Opening day me and Don my son went out to our hunting place, we hunted hard seen a couple of smaller 2 points Don passed them up, about 1:00pm we went back to the s10, we were just standing there deciding what to do and Don ask where the possible bag was? I didn't have it. Lil Don says he thinks he knows where it is, all the way back where we had made our last push, well neither of us had eaten all day so I sent him back to get the bag and I went to Richfield and got us some lunch when I got back I found Don laying under the ATV trailer asleep, I scared him to death when I pulled the car up close to him, after he calmed down stoped shaking and pushed his eyes back into his head he tells me he thinks he has hit one but not sure of his shot, so he left the deer and come got me. we went out to where he shot the deer and after a few min. we found some blood then after tracking it in some of the thickest crap, we found his buck, a nice 3x2 good size deer and one shot right threw the hart, I think the deer was dead before he left to come get me, but I am happy he came and got me first so we could find it together. this is his 3rd year of deer hunting and so far 3years of 2x3s and 2 Elk, he is a good kid and one heck of a Drummer.
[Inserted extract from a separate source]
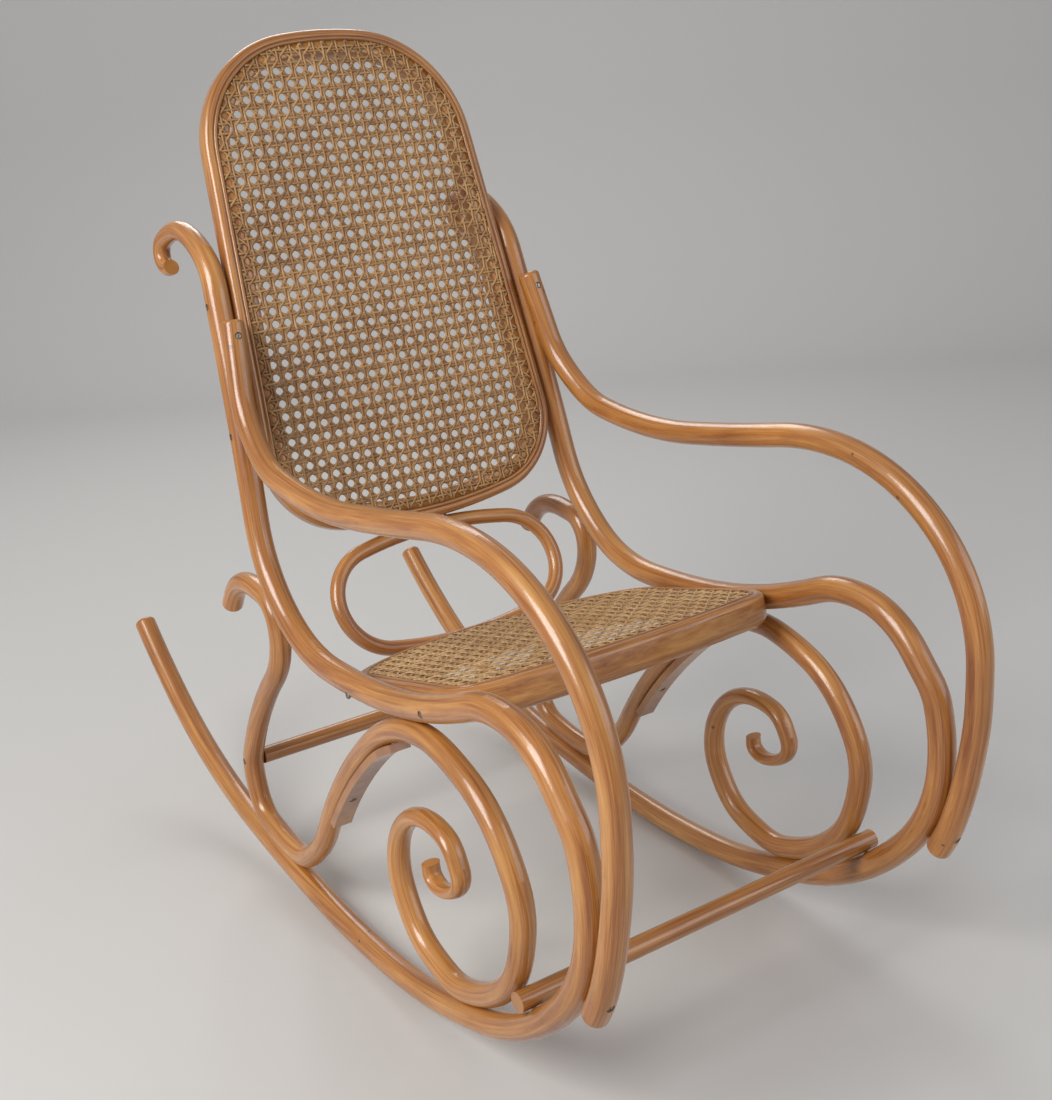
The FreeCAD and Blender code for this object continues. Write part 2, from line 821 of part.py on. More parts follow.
def brace_solid(line):
    """The strip: a bar section carried along the line by straight-sided lofts."""
    wide, thick = size("brace_wide") / 2, size("brace_thick") / 2
    rings = []
    for point in line[:-4:4] + [line[-1]]:
        y, z, turn = point
        out = V(0, -math.sin(turn), math.cos(turn))
        base = V(0, y, z)
        corners = [
            base + V(wide, 0, 0) + out * thick,
            base - V(wide, 0, 0) + out * thick,
            base - V(wide, 0, 0) - out * thick,
            base + V(wide, 0, 0) - out * thick,
        ]
        rings.append(Part.makePolygon(corners + corners[:1]))
    return Part.makeLoft(rings, True, False)


# ------------------------------------------------------------------------- sub-parts

finished = []


def solid_feature(name, shape):
    feature = doc.addObject("Part::Feature", name)
    feature.Shape = shape
    return feature


def side_pieces(label, side):
    origin = V(side * SPREAD, 0, 0)
    place = FreeCAD.Placement(origin, FreeCAD.Rotation())

    def bores(screws):
        return [screw_bore(screw, origin) for screw in screws if screw[0].x * side > 0]

    tip = size("runner_tip")
    rod = solid_feature(
        "runner_rod_" + label,
        bent_solid(
            runner_stations, side, RUNNER_ROD, HINGE, LEAN,
            (0, 3, (tip, RUNNER_ROD), (tip, RUNNER_ROD)),
        ),
    )
    front_screws = [screw for screw in stretcher_screws if screw[0].y < 400]
    rear_screws = [screw for screw in stretcher_screws if screw[0].y > 400]
    tools = bores(arm_screws + scroll_screws + back_screws + seat_screws + front_screws)
    finished.append(bored("side_runner_" + label, rod, tools, place))

    rod = solid_feature(
        "arm_rod_" + label, bent_solid(arm_stations, side, ARM_ROD, ARM_HINGE, ARM_LEAN)
    )
    finished.append(bored("arm_" + label, rod, bores(arm_screws), place))

    last = len(scroll_stations) - 1
    rod = solid_feature(
        "scroll_rod_" + label,
        bent_solid(
            scroll_stations, side, SCROLL_ROD, 0, 0.0,
            (
                last - 7, last,
                (SCROLL_ROD, size("scroll_tip_wide")),
                (SCROLL_ROD, size("scroll_tip_thin")),
            ),
        ),
    )
    tools = bores(scroll_screws + rear_screws + brace_screws)
    finished.append(bored("leg_scroll_" + label, rod, tools, place))

    strip = solid_feature("brace_strip_" + label, brace_solid(brace_path))
    finished.append(bored("leg_brace_" + label, strip, bores(brace_screws), place))


def round_bar(name, radius, reach, y, z, screws):
    """A straight turned bar across the chair."""
    bar = doc.addObject("Part::Cylinder", name + "_bar")
    bar.setExpression("Radius", "sizes." + radius)
    bar.setExpression("Height", reach)
    doc.recompute()
    length = bar.Height.Value
    place = FreeCAD.Placement(V(-length / 2, y, z), FreeCAD.Rotation(V(0, 1, 0), 90))
    tools = [screw_bore(screw, V(0, 0, 0)) for screw in screws]
    for tool in tools:
        tool.Placement = place.inverse().multiply(tool.Placement)
    finished.append(bored(name, bar, tools, place))


def back_ring():
    """The oval ring: a round section swept round a closed line."""
    body = doc.addObject("PartDesign::Body", "ring_wood")
    path = outline_sketch(body, "ring_path", ring_table, [0])
    start = outline_edges(ring_table, 0)[-1].StartPoint
    disc = body.newObject("Sketcher::SketchObject", "ring_section")
    support = [f for f in body.Origin.OriginFeatures if f.Role == "XZ_Plane"]
    disc.AttachmentSupport = [(support[0], "")]
    disc.MapMode = "FlatFace"
    disc.setExpression(".AttachmentOffset.Base.z", "%.6f" % -start.y)
    disc.addGeometry(Part.Circle(V(start.x, 0, 0), V(0, 0, 1), size("ring_rod")), False)
    disc.addConstraint(Sketcher.Constraint("Radius", 0, size("ring_rod")))
    disc.setExpression("Constraints[0]", "sizes.ring_rod")
    pipe = body.newObject("PartDesign::AdditivePipe", "ring_pipe")
    pipe.Profile = disc
    pipe.Spine = path
    body.Tip = pipe
    doc.recompute()
    tools = [screw_bore(screw, V(0, 0, 0)) for screw in ring_screws]
    for tool in tools:
        tool.Placement = ring_place.inverse().multiply(tool.Placement)
    finished.append(bored("back_ring", body, tools, ring_place))


brace_path = brace_line(scroll)
brace_screws = []
for _, side in SIDES:
    for share in (0.2, 0.82):
        y, z, turn = brace_path[int(share * len(brace_path))]
        way = V(0, math.sin(turn), -math.cos(turn))
        start = V(side * SPREAD, y, z) - way * (size("brace_thick") / 2)
        brace_screws.append((start, way, size("brace_thick") + GAP + 15, 0.6))

for label, side in SIDES:
    side_pieces(label, side)
round_bar(
    "front_stretcher", "stretcher_rod", "2 * (sizes.half_spread + sizes.runner_rod)",
    bar_spot[0], bar_spot[1],
    [screw for screw in stretcher_screws if screw[0].y < 400],
)
round_bar(
    "rear_stretcher", "stretcher_rod",
    "2 * (sizes.half_spread - sizes.scroll_rod - sizes.fit_gap)",
    rear_spot[0], rear_spot[1],
    [screw for screw in stretcher_screws if screw[0].y > 400],
)
finished += caned_frame(
    "back", back_table, "back_bar", "back_depth", back_place,
    back_screws + [screw for screw in ring_screws if screw[0].z > back_end.z - 20],
)
finished += caned_frame(
    "seat", seat_table, "seat_bar", "seat_thick", seat_place,
    seat_screws + [screw for screw in ring_screws if screw[0].z < back_end.z - 20],
)
back_ring()
for name, screws in (
    ("arm_screws", arm_screws),
    ("scroll_screws", scroll_screws),
    ("stretcher_screws", stretcher_screws),
    ("back_screws", back_screws),
    ("seat_screws", seat_screws),
    ("ring_screws", ring_screws),
    ("brace_screws", brace_screws),
):
    finished.append(screw_group(name, screws))

doc.recompute()

# The origin is on the floor, under the middle of the whole chair.
extent = FreeCAD.BoundBox()
for piece in finished:
    extent.add(piece.Shape.optimalBoundingBox())
to_middle = FreeCAD.Placement(V(0, -extent.Center.y, 0), FreeCAD.Rotation())
for piece in finished:
    piece.Placement = to_middle.multiply(piece.Placement)
doc.recompute()
print("moved back by %.2f mm" % -extent.Center.y)

for feature in doc.Objects:
    if "Invalid" in feature.State or "Error" in feature.State:
        raise RuntimeError("%s did not recompute: %s" % (feature.Label, feature.State))

os.makedirs("parts", exist_ok=True)
for piece in finished:
    shape = piece.Shape
    if shape.isNull() or not shape.isValid():
        raise RuntimeError(piece.Label + " has no valid shape")
    shape.exportStep("parts/%s.step" % piece.Label)
    print("%-20s %2d solid(s) %10.0f mm3" % (piece.Label, len(shape.Solids), shape.Volume))
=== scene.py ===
# %% [markdown]
# # A bentwood rocking chair
# The chair is steam-bent beech under clear lacquer, with a seat and a back of woven cane.
# Its rods, bars and screws come ready from the construction model. This lesson gives them
# their finish, and makes the pieces that need a maker's detail: the rounded frames, the
# woven cane, and the reed that is pressed into the groove round it.

# %% Load the construction
import math
import random

import bmesh
import bpy
from mathutils import Matrix, Vector
from mathutils.geometry import convex_hull_2d


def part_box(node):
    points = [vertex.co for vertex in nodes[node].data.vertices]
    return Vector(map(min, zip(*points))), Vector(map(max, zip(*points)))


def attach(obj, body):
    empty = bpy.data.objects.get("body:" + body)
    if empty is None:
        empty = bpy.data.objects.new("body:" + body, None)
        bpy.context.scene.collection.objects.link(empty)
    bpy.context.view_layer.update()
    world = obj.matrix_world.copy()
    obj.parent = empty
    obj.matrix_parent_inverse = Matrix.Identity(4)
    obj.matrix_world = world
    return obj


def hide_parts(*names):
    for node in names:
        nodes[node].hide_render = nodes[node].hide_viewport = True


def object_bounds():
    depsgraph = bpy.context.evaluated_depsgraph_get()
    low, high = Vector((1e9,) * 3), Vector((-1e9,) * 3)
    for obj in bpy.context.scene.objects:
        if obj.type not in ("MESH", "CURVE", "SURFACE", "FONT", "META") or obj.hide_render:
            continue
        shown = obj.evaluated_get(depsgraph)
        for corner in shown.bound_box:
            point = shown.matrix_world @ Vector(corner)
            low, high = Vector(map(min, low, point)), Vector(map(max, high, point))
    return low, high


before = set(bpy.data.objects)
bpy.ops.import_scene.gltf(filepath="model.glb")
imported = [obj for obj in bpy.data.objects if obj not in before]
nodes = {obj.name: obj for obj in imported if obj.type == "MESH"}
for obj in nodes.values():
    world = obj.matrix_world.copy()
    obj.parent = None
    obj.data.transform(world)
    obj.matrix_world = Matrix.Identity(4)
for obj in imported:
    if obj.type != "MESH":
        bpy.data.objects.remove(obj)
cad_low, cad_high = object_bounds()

random.seed(7)
MM = 0.001
scene = bpy.context.scene
print("construction box", [round(v, 3) for v in cad_high - cad_low])

# %% [markdown]
# ## Camera
# The chair is seen from its right front, from about the height of its back's top, with a
# lens somewhat longer than normal, so that the near side frame doesn't swell. The camera's
# own right-hand direction is given too, because the view is tipped a little.

# %% Camera
LONG_SIDE = 1100
FOCAL = 1500
camera_data = bpy.data.cameras.new("camera")
camera_data.sensor_width = 36
camera_data.lens = camera_data.sensor_width * FOCAL / LONG_SIDE
camera = bpy.data.objects.new("camera", camera_data)
ahead = Vector((0.5147, 0.7925, -0.3270)).normalized()
right = Vector((0.8260, -0.5606, -0.0589))
right = (right - ahead * right.dot(ahead)).normalized()
above = right.cross(ahead)
turn = Matrix((right, above, -ahead)).transposed().to_4x4()
camera.matrix_world = Matrix.Translation((-0.8963, -1.4985, 1.0419)) @ turn
scene.collection.objects.link(camera)
scene.camera = camera
print("lens %.1f mm" % camera_data.lens)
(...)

I am a lucky Dad!!!![attachment=0:d5599]DonDeer07(4)resize.JPG[/attachment:d5599]


----------



## elk22hunter (Sep 7, 2007)

That is an awesome story. YOU GET IT!!! that's what life is about.


----------



## sagebrush (Sep 8, 2007)

pretty cool of him to fill his tag while you were out. yes you are a lucky man.


----------



## dkhntrdstn (Sep 7, 2007)

that pretty neat man congrats to you and your son on his deer.


----------